For more information about indexing, please see Create Indexes to Support Your Queries
I want to create a unique index over two columns where the index should allow multiple null values for the second part of the index. But:
db.model.ensureIndex({userId : 1, name : 1},{unique : true, sparse : true});
Throws a duplicate key exception: E11000 duplicate key error index: devmongo.model.$userId_1_name_1 dup key: { : "-1", : null }. I thought because of the sparse=true option the index should allow this constellation? How can I achieve this? I use MongoDB 2.6.5
Sparse compound indexes will create an index entry for a document if any of the fields exist, setting the value to null in the index for any fields that do not exist in the document. Put another way: a sparse compound index will only skip a document if all of the index fields are missing from the document.

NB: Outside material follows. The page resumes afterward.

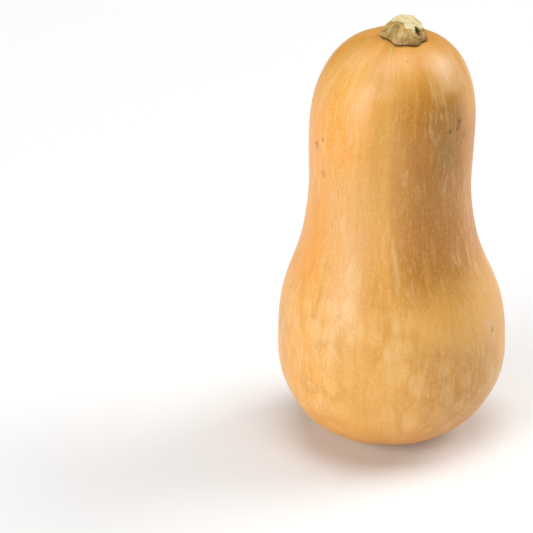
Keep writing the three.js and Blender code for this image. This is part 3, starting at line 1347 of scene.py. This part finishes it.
    def note_surfaces(self, piece: Piece, places: list[tuple[float, float, float]]) -> None:
        """Notes on the piece how high each point is, and where the knobs, hollows and cut are.

        Args:
            piece: the stub before it is rounded.
            places: each point's share of the way out, turn in degrees and share of the way up.
        """
        knobs, hollows, cuts = [], [], []
        for share, degrees, up in places:
            ridge = max(bell(apart(degrees, r.turn), r.spread) for r in self.ridges)
            worn = bell(apart(degrees, self.worn_turn), self.worn_spread)
            worn *= step_up(*self.worn_share, share)
            knobs.append(ridge * bell(up - self.knob_rise, self.knob_spread))
            if share > NEARLY_ALL:
                tongue = bell(apart(degrees, self.tongue_turn), self.tongue_spread)
                tongue *= self.tongue_strength * step_up(*self.tongue_rise, up)
                hollows.append(max(0.0, 1 - ridge * self.hollow_gain))
                cuts.append(max(tongue, step_up(self.cut_from, 1.0, up) * (1 - worn)))
            else:
                hollows.append(0.0)
                cuts.append(round(up) * (1 - worn))
        add_attribute(piece, Note.RISE.value, [up for _, _, up in places])
        add_attribute(piece, Note.KNOB.value, knobs)
        add_attribute(piece, Note.HOLLOW.value, hollows)
        add_attribute(piece, Note.CUT.value, cuts)

    def carve(self, piece: Piece) -> None:
        """Roughens the cork and hollows out the pit.

        Args:
            piece: the rounded stub.
        """
        pit = self.pit
        turn = math.radians(pit.turn)
        reach = self.side_radius(pit.turn, pit.mouth_rise)
        x, y = self.base_x + reach * math.cos(turn), self.base_y + reach * math.sin(turn)
        mouth = Vector((x, y, pit.height))
        inward = Vector((-math.cos(turn), -math.sin(turn), 0))
        rises = [value.value for value in piece.data.attributes[Note.RISE.value].data]
        depths = []
        for vertex, up in zip(piece.data.vertices, rises):
            point = vertex.co.copy()
            offset = point - mouth
            uneven = 1 + pit.uneven * noise.noise(point / pit.uneven_width + self.seed)
            away = (offset - inward * offset.dot(inward)).length * uneven
            in_pit = 1 - step_up(pit.radius * pit.core, pit.radius, away)
            in_pit *= 1 - step_up(pit.radius * pit.full_within, pit.radius * pit.gone_past, offset.length)
            vertex.co = self.roughened(point, up) + inward * pit.depth * in_pit
            depths.append(in_pit)
        add_attribute(piece, Note.PIT.value, depths)


@dataclass(frozen=True)
class Softbox:
    """One studio softbox, placed round the squash: angles in degrees, the rest in metres and watts."""

    name: str
    azimuth: float
    elevation: float
    distance: float
    width: float
    height: float
    power: float
    colour: str = "#ffffff"

    def build(self, target: Vector) -> Piece:
        """Hangs the softbox facing its target.

        Args:
            target: the point it faces.

        Returns:
            The light.
        """
        turn, rise = math.radians(self.azimuth), math.radians(self.elevation)
        away = Vector((math.sin(turn) * math.cos(rise), -math.cos(turn) * math.cos(rise), math.sin(rise)))
        light = bpy.data.lights.new(self.name, "AREA")
        light.shape = "RECTANGLE"
        light.size = self.width
        light.size_y = self.height
        light.energy = self.power
        light.color = linear(self.colour)[:3]
        box = bpy.data.objects.new(self.name, light)
        box.location = target + away * self.distance
        box.rotation_euler = away.to_track_quat("Z", "Y").to_euler()
        bpy.context.scene.collection.objects.link(box)
        return box


@dataclass
class Studio:
    """The pale floor, the softboxes and the camera."""

    aim: Vector = field(default_factory=lambda: Vector((-66.3 * MM, 0, 93.9 * MM)))
    camera_distance: float = 1.4
    camera_elevation: float = 26
    lens: float = 180.9
    sensor: float = 36
    sight: float = 20
    floor_size: float = 6
    floor_colour: str = "#efefef"
    floor_roughness: float = 0.9
    floor_glow: float = 0.08
    sky: float = 0.04
    room: float = 0.88
    lit_height: float = 110 * MM
    softboxes: tuple[Softbox, ...] = (
        Softbox("softbox_left", azimuth=-50, elevation=18, distance=4.4, width=2.4, height=2.8, power=137),
        Softbox("softbox_right", azimuth=112, elevation=37, distance=4.4, width=2.8, height=2.8, power=117),
        Softbox("softbox_top", azimuth=0, elevation=88, distance=4.8, width=3.6, height=3.6, power=155),
    )

    def build(self) -> None:
        """Lays the floor, hangs the lights and sets up the camera."""
        self.lay_floor()
        self.hang_lights()
        self.set_camera()

    def lay_floor(self) -> None:
        """A wide white floor that the squash stands on."""
        select_nothing()
        bpy.ops.mesh.primitive_plane_add(size=self.floor_size, location=(0, 0, 0))
        floor = bpy.context.active_object
        floor.name = "studio_floor"
        material, tree = new_material("white_paper_sweep")
        # White paper lit from beneath a little, as a light table is.
        sockets = {
            "Base Color": linear(self.floor_colour),
            "Roughness": self.floor_roughness,
            "Emission Color": linear(self.floor_colour),
            "Emission Strength": self.floor_glow,
        }
        make_surface(tree, sockets)
        floor.data.materials.append(material)

    def hang_lights(self) -> None:
        """The softboxes and an even white surround."""
        middle = Vector((0, 0, self.lit_height))
        for softbox in self.softboxes:
            softbox.build(middle)
        world = bpy.data.worlds.new("white_room")
        world.use_nodes = True
        background = world.node_tree.nodes["Background"]
        background.inputs["Color"].default_value = (1, 1, 1, 1)
        # Past the floor's edge the room shows as pale as the floor, but it lights the squash faintly.
        seen = add_node(world.node_tree, "LightPath", output="Is Camera Ray")
        strength = {"Value": seen, "To Min": self.sky, "To Max": self.room}
        strength = add_node(world.node_tree, "MapRange", strength)
        world.node_tree.links.new(strength, background.inputs["Strength"])
        bpy.context.scene.world = world

    def set_camera(self) -> None:
        """The camera looks down on the squash from the front, as the photograph does."""
        camera = bpy.data.cameras.new("camera")
        camera.lens = self.lens
        camera.sensor_width = self.sensor
        camera.clip_end = self.sight
        holder = bpy.data.objects.new("camera", camera)
        rise = math.radians(self.camera_elevation)
        holder.location = self.aim + Vector((0, -math.cos(rise), math.sin(rise))) * self.camera_distance
        holder.rotation_euler = (math.radians(90) - rise, 0, 0)
        bpy.context.scene.collection.objects.link(holder)
        bpy.context.scene.camera = holder
        bpy.context.scene.view_settings.view_transform = "Standard"


def main() -> None:
    """Builds the squash and its studio, in order."""
    logging.basicConfig(level=logging.INFO, format="%(message)s")
    fruit = Fruit()
    piece = fruit.build()
    log.info("%s: %d faces", piece.name, len(piece.data.polygons))
    piece = StemStub(fruit).build()
    log.info("%s: %d faces", piece.name, len(piece.data.polygons))
    Studio().build()


if __name__ == "__main__":
    main()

As of v3.2, partial indexes can be used to accomplish what you're trying to do. You could use:
db.model.ensureIndex({userId : 1, name : 1}, { partialFilterExpression: { name: { $exists: true }, unique: true });
which will only index documents that have a name field.
NB: This index cannot be used by mongo to handle a query by userId as it will not contain all of the documents in the collection. Also, a null in the document is considered a value and a field that has a null value exists.
The compound index should be considered as a whole one, so unique requires (userId, name) pair must be unique in the collection, and sparse means if both userId and name missed in a document, it is allowed. The error message shows that there are at least two documents whose (userId, name) pairs are equivalent (if a field missed, the value can be considered as null).
In my case, it turns out field names are case sensitive.
So creating a compound index on {field1 : 1, field2 : 1} is not the same as {Field1 : 1, Field2 : 1}
I have a production mongo database of over 1B documents in a single collection sharded on _id across multiple servers. I'm trying to replicate recently updated records from this collection into Red Shift.
Shard keys:
db.sample_collection.ensureIndex({_id: "hashed"})
sh.shardCollection("sample_collection.sample_object", {_id: "hashed"})
Example 'sample_object' Document
{
"_id" : ObjectId("527a6c9226d6b7770ab05345"),
"p": ISODate("2013-10-27T14:30:18.000Z"),
"a" : {
"ln" : "Doe",
"id" : NumberLong(3),
"fn" : "John",
},
"co" : {
"ct" : 2,
"it" : [
{'t': 'loreum', 'u' : NumberLong(300), 'd': ISODate("2013-10-28T14:30:18.000Z")},
{'t': 'loreum', 'u' : NumberLong(400), 'd': ISODate("2013-10-29T14:30:18.000Z")},
..]
},
"li" : {
"ct" : 2,
"it" : [
{'u' : NumberLong(500), 'd': ISODate("2013-10-30T14:30:18.000Z")},
{'u' : NumberLong(501), 'd': ISODate("2013-10-29T14:30:18.000Z")},
..]
},
}
Option #1:
I'm in the process of analyzing this data and I need to query for documents that were "updated" between a period.
i.e., I want to return all the objects that have been p (published) or an li.it (item) or co.it (item) added between '2014-07-01' and '2014-07-03'.
What would be the most performant way of doing this?
Option #2:
Another option that I'm evaluating is whether I want to add an 'u' property with an updated date to account for when the document was updated
(ie., li or co item added)
If I make the change to the process to ensure new documents have this property, how would I iterate through existing documents and add this retroactively?
Would filtering on 'u' be more performant that Option 1? I'm looking at this option as using COPY FROM JSON from a mongoexport
Option #1 (multiple dates)
There isn't a good option to index this, as it looks like you would ideally want a compound index that includes p (date) plus two date arrays (lt.it and co.it). A compound index can only include at most one array field. Even if you could do this, the index would be very large given the suggested number of dates and the query would involve checking multiple fields to infer the last updated date.
Option #2 (single updated date)
Adding an indexed u (latest updated date) is definitely a better approach to allow a simple and performant query.
If I make the change to the process to ensure new documents have this property, how would I iterate through existing documents and add this retroactively?
You can use the $exists operator to find documents that do not have this field set yet.
Caveat on hashed shard key
To elaborate on Neil's comment: a hashed shard key gives you good write distribution at the expense of being able to do range queries (all queries become scatter-gather). If your common queries are range-based on date (and you are concerned about performance) then you could possibly chose a more appropriate shard key to support those queries. However, since shard keys are immutable and you want to query on an "updated" date, it doesn't sound like a change of shard key will help your use case.